Lo insegna la storia di Silvio Berlusconi, la pubblicità e la tv sono un “veicolo” per far passare concetti, mode, novità e, perché no, anche ideologie. La vecchia storia della propaganda nei regimi del resto parte proprio dall’utilizzo dell’immagine per fini politici: ecco, il disegno di legge presentato nel 2018 (ma discusso in questi giorni alla Commissione Affari Costituzionali al Senato) dalle prime firmatarie del Pd Monica Cirinnà e Valeria Valente sulle regole per gli spot in tv potrebbe celare un rischio non da poco.

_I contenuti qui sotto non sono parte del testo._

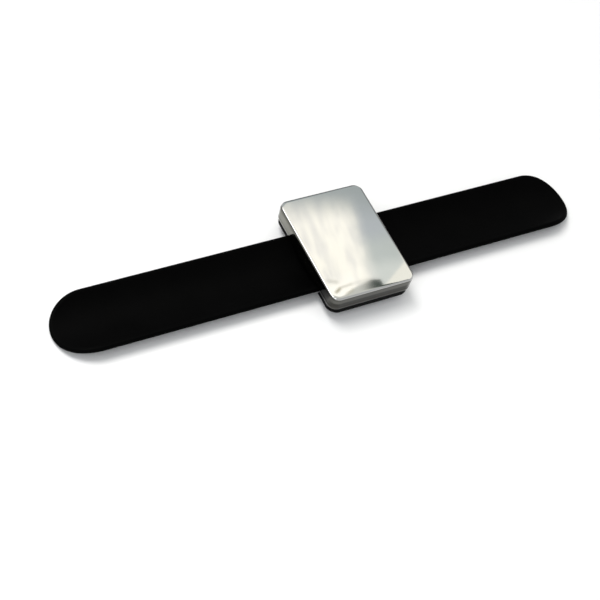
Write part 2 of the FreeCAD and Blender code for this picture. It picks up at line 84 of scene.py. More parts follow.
# ------------------------------------------------------------------ camera
AZ, EL, ROLL = math.radians(-41.373), math.radians(52.088), math.radians(19.231)
DIST, TX, TY, F_PX = 559.18, -10.552, -14.347, 1419.27
back = Vector((math.sin(AZ) * math.cos(EL), -math.cos(AZ) * math.cos(EL), math.sin(EL)))
right0 = Vector((math.cos(AZ), math.sin(AZ), 0))
up0 = back.cross(right0)
cr = right0 * math.cos(ROLL) + up0 * math.sin(ROLL)
cu = -right0 * math.sin(ROLL) + up0 * math.cos(ROLL)
cam_data = bpy.data.cameras.new("camera")
cam = bpy.data.objects.new("camera", cam_data)
scene.collection.objects.link(cam)
cam_data.sensor_width = 36
cam_data.lens = F_PX * 36 / 600
cam_data.clip_start, cam_data.clip_end = 0.01, 20
cam.matrix_world = Matrix((
    (cr.x, cu.x, back.x, 0), (cr.y, cu.y, back.y, 0), (cr.z, cu.z, back.z, 0), (0, 0, 0, 1)))
cam.location = (back * DIST + cr * TX + cu * TY) * MM
scene.camera = cam
scene.view_settings.view_transform = "Standard"
scene.view_settings.look = "None"


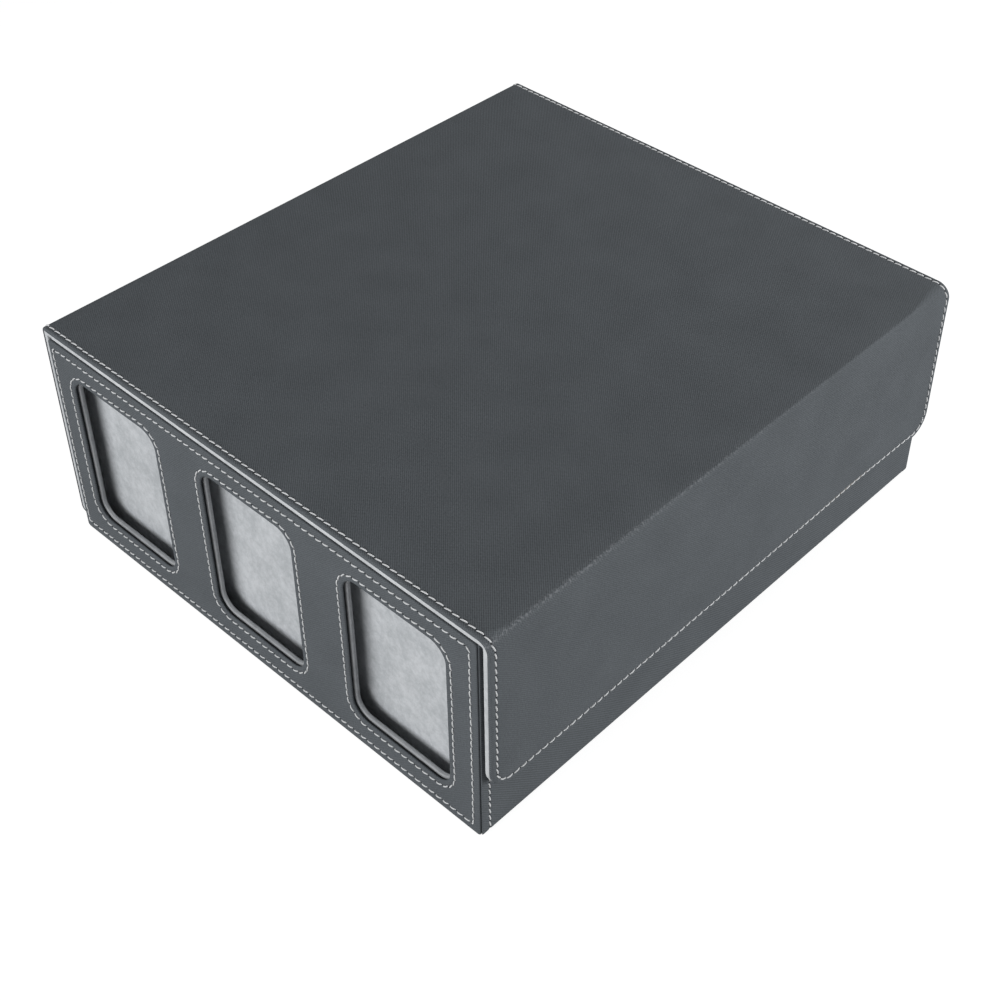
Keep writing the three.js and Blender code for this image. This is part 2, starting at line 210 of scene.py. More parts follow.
def plated_metal(name, colour, roughness):
    """Plated sheet metal with fine turning marks."""
    material, tree, shader = new_material(name)
    place = add_node(tree, "TexCoord").outputs["Object"]
    marks = noise_value(tree, place, 1400, 3)
    tint = between_colours(tree, marks, tuple(0.85 * c for c in colour), colour)
    tree.links.new(tint, shader.inputs["Base Color"])
    tree.links.new(calculate(tree, "MULTIPLY_ADD", marks, 0.15, roughness), shader.inputs["Roughness"])
    shader.inputs["Metallic"].default_value = 1
    return material


zinc = plated_metal("zinc plated steel", ZINC, 0.32)
for number in (1, 2, 3):
    finish_node(f"wall_plate_{number}", zinc, 0.1)

# Partitions between the rows, the walls behind the display slots and the loose dividers: board
# wrapped in suede on both sides, so that all their edges are soft.
for number in (1, 2, 3):
    finish_node(f"display_wall_{number}", suede, 0.7)
    finish_node(f"divider_{number}", suede, 0.8)
for number in (1, 2):
    finish_node(f"partition_{number}", suede, 0.8)


# Leather on the wall behind the flap: one sheet glued to the board and turned in over its top, sewn
# down by one row of thread near the corner of the window end, where it meets the sewn panel.
SHEET = 0.8
LEATHER_GREY = (0.0485, 0.0543, 0.0592)
LEATHER_WORN = (0.122, 0.134, 0.146)
# Colour of the painted highlight along the cover's crease.
CREASE_HIGHLIGHT_GREY = (0.24, 0.25, 0.265)
WEAVE_PITCH = 0.78
# Near-black painted shade in the needle holes.
NEEDLE_HOLE_SHADE = (0.008, 0.008, 0.009)
THREAD_GREY = (0.60, 0.61, 0.62)
THREAD_RADIUS = 0.31
STITCH_PITCH = 3.88
STITCH_GAP = 0.22
STITCH_SLANT = 0.3
STITCH_RINGS = 9
STITCH_SIDES = 7
GROOVE_DEPTH = 0.28
GROOVE_SHAPE = ((-0.85, 0.0), (-0.5, 0.45), (0.0, 1.0), (0.5, 0.45), (0.85, 0.0))
AWAY_FROM_THREAD = 50.0
NO_THREAD = (0.5, AWAY_FROM_THREAD)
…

Il ddl Cirinnà è intitolato “Misure per la protezione dei minori e per la tutela della dignità della donna nella pubblicità e nei mezzi di comunicazione”: si tratta, in sostanza, di regolamentare la realizzazione degli spot in tv e simili per impedire «l’uso spregiudicato, volgare, stereotipato e offensivo dell’immagine della donna nella pubblicità, in particolare nei manifesti e negli spot». Non solo, per i senatori del Partito Democratico con questo disegno di legge si cerca di mettere fine «alla intollerabile realizzazione e circolazione di materiale pubblicitario che svilisce la donna nella sua dignità, alimentando, anche per questa via, una spirale di disprezzo che non può certo ritenersi estranea al dilagare dei fenomeni di sopraffazione e violenza contro le donne». Fin qui, si tratta di un manifesto femminista in difesa della donna contro lo sfruttamento capitalista del corpo femminile: direte, nulla di male. Vero, ma andiamo avanti.

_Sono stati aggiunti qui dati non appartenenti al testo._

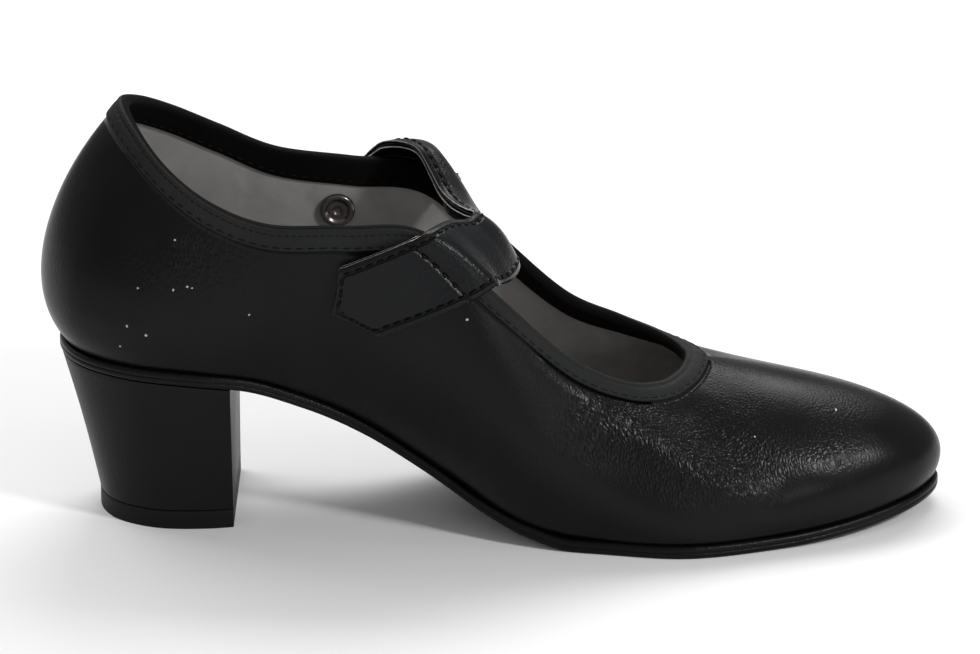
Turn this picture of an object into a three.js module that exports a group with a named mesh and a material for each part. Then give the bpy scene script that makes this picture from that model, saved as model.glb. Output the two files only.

IL DECALOGO DEM SUGLI SPOT “GIUSTI” (OVVERO QUELLI CHE PIACCIONO A LORO)
Ecco che dunque si legge, riportato oggi da “La Verità” nell’articolo-denuncia di Francesco Borgonovo, il seguito inquietante di questo ddl: «altro delicato nucleo di “imposizione” di stereotipi distorsivi della realtà […] è l’immagine della famiglia». Per stereotipi si intende, secondo i senatori Pd, i risultati di uno studio condotto dalla “Terres des Hommes” citato nel ddl, «su studenti delle scuole medie milanesi, è emerso che la famiglia, come istituzione sociale, è recepita e rappresentata dagli adolescenti intervistati come luogo sostanzialmente esente da violenza». Ed eccoci qui al nodo: la famiglia è uno stereotipo che non dovrebbe più essere rappresentato negli spot tv, non solo, non dovrebbe essere rappresentata come luogo «di non violenza», perché sarebbe «distorsivo» della realtà. Ribaltando l’assunto che sottende l’ideologia del ddl, la pubblicità dovrebbe invece dare l’impressione che la famiglia “naturale” sia una istituzione oppressiva, patriarcale e anti-donne. Come “La Verità”, viene anche a noi da chiedersi se abbiano mai visto gli spot pubblicitari degli ultimi anni: ambiente, anti-razzismo, gender, diritti LGBT e quant’altro. Non che sia un problema in sé, ma se si vuole contrastare l’ideologia familiare negli spot occorrere magari vedere quali siano ad oggi le pubblicità “giuste” che vengono propugnate, e poi magari riparlarne. Il ddl Cirinnà ci sembra più un decalogo che servirebbe a definire cosa è giusto e cosa è cattivo, con l’incedibile scoperta che il “giusto” è sempre quello che piace a chi lo propone. Stranamente.